The market experts and analysts believed that the food inflation would further come down in February 2007, as the government is trying to further reduce the food prices through its import policies. They said the government officials are not properly checking the food prices in the markets and this process needs further changes to make the price checking system more effective in the country.

“The Sensitive Price Index (SPI) inflation has finally slowed down, as reduction in fuel prices and improvement in supply of some vegetables has reduced pressure on prices,” said analyst at Invest Capital and Securities, a local brokerage house. “SPI with consumer price index (CPI) food come to positive 0.92 as food dominates both indices.” The problem with controlling the inflation for first half 2006-07 was the unexpected rise in food prices, and the decline in SPI statistics will be followed by lower CPI food inflation, the analyst said.

However, a banker said SBP has made it markedly clear that inflation may remain above the 6.50 percent target solely on account of burgeoning food inflation and may dilute the effects of monetary tightening. SBP projects inflation to remain within the 6.70-7.50 percent band. The central bank remains vigilant of the international commodity price pressures that may aggravate domestic inflation.

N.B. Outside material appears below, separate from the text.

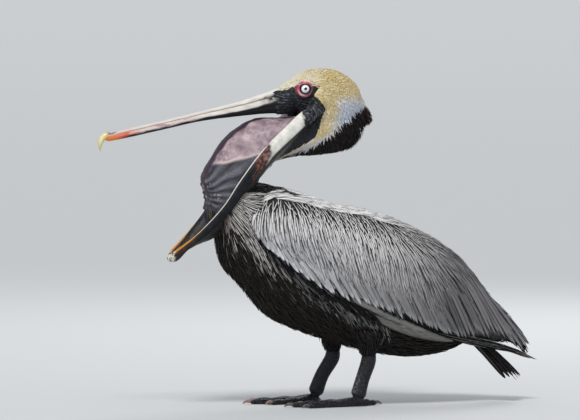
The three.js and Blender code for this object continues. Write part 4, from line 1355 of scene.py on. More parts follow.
wingComb = [
    (-125, 318, -0.25, -0.97), (-118, 296, 0.1, -1), (-99, 275, 0.4, -0.92), (-108, 258, 0.55, -0.83),
    (-64, 245, 0.52, -0.85), (-91, 310, 0.0, -1), (-38, 310, 0.02, -1), (-5, 302, -0.05, -1), (-22, 245, 0.3, -0.95),
    (-60, 280, 0.1, -1), (30, 285, 0.0, -1), (39, 215, 0.25, -0.97), (37, 180, 0.45, -0.89), (60, 270, -0.02, -1),
    (61, 205, 0.25, -0.97), (84, 178, 0.35, -0.93), (100, 270, 0.05, -1), (100, 230, 0.08, -1), (133, 266, 0.3, -0.95),
    (133, 215, 0.16, -0.98), (133, 175, 0.35, -0.93), (150, 278, 0.75, -0.65), (165, 262, 0.7, -0.7),
    (165, 230, 0.4, -0.9), (170, 180, 0.36, -0.93), (200, 245, 0.72, -0.7), (205, 205, 0.55, -0.83),
    (186, 150, 0.45, -0.89), (240, 205, 0.66, -0.75), (210, 131, 0.5, -0.85), (235, 170, 0.58, -0.81),
    (265, 128, 0.55, -0.83), (280, 165, 0.6, -0.8), (320, 120, 0.6, -0.8), (350, 85, 0.62, -0.78),
]
mantleComb = [(-110, 340, 1, -0.12), (0, 325, 1, -0.2), (120, 290, 1, -0.3), (200, 250, 1, -0.5), (280, 190, 1, -0.85)]
edgeComb = [(-60, 225, 0.6, -0.8), (40, 175, 0.52, -0.85), (120, 145, 0.5, -0.87), (220, 115, 0.58, -0.81), (320, 105, 0.66, -0.75)]
flightComb = [(-20, 200, 0.88, -0.48), (100, 150, 0.9, -0.43), (200, 112, 0.93, -0.36), (330, 80, 0.93, -0.37)]


def combed(points, normals, comb):
    strokes = np.array(comb, float)
    away = (points[:, :1] - strokes[:, 0]) ** 2 + (points[:, 2:] - strokes[:, 1]) ** 2
    weight = 1 / (away + 20) ** 2
    mean = weight @ unit(strokes[:, 2:]) / weight.sum(1, keepdims=True)
    way = np.stack([mean[:, 0], np.zeros(len(points)), mean[:, 1]], -1)
    return unit(way - normals * (way * normals).sum(1, keepdims=True))


def surfaceTree(points, quads, tris):
    faces = np.asarray(quads).reshape(-1, 4).tolist() + np.asarray(tris).reshape(-1, 3).tolist()
    return BVHTree.FromPolygons(points.tolist(), faces)


def nearest(tree, points):
    spots, ways = np.empty_like(points), np.empty_like(points)
    for i, point in enumerate(points.tolist()):
        spot, way, _, _ = tree.find_nearest(point)
        spots[i], ways[i] = spot, way
    return spots, ways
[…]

The government also reduced the domestic oil prices in response of the international decline, the banker said. He said: “The move will go a long way in lowering the inflation numbers for January and is likely to curtail the headline CPI within the 8.50 percent mark.”

Though it is the food inflation that is more like a black horse in the racing CPI, which is rendering the decline in core inflation as insufficient. The bankers said: “It is of utmost importance to curb food inflation as it fuels inflationary expectations in the economy dampening the effect of monetary tightening. Increased government borrowings and resulting rise in reserve money can re-ignite inflationary pressures, extending the path of achieving stable inflation and leading SBP to keep interest rates high for a longer duration.”

The analyst said PIB yields have already started to react to the expected decline in inflation, as indicated by the volatility in the bond market. The yields are heading south as investors are upbeat about the economy and expect rates to decline as the economy seems to have bid farewell to the over-heated phase. Although interest rates are majorly related to core inflation, yet CPI gives a fair idea about the overall inflation expectations in the economy.

During the week, the prices of tomatoes, onions, potatoes, garlic, sugar, jaggery, bananas, LPG (11kg cylinder), milk fresh, vegetable ghee loose have declined, while the prices of chicken (farm), red chillies, vegetable Ghee (tin), moong pulse washed, mustard oil, cooking oil (tin), gram pulse washed, masoor pulse washed, mutton, firewood, wheat, mash pulse washed, egg hen (farm) have gone up.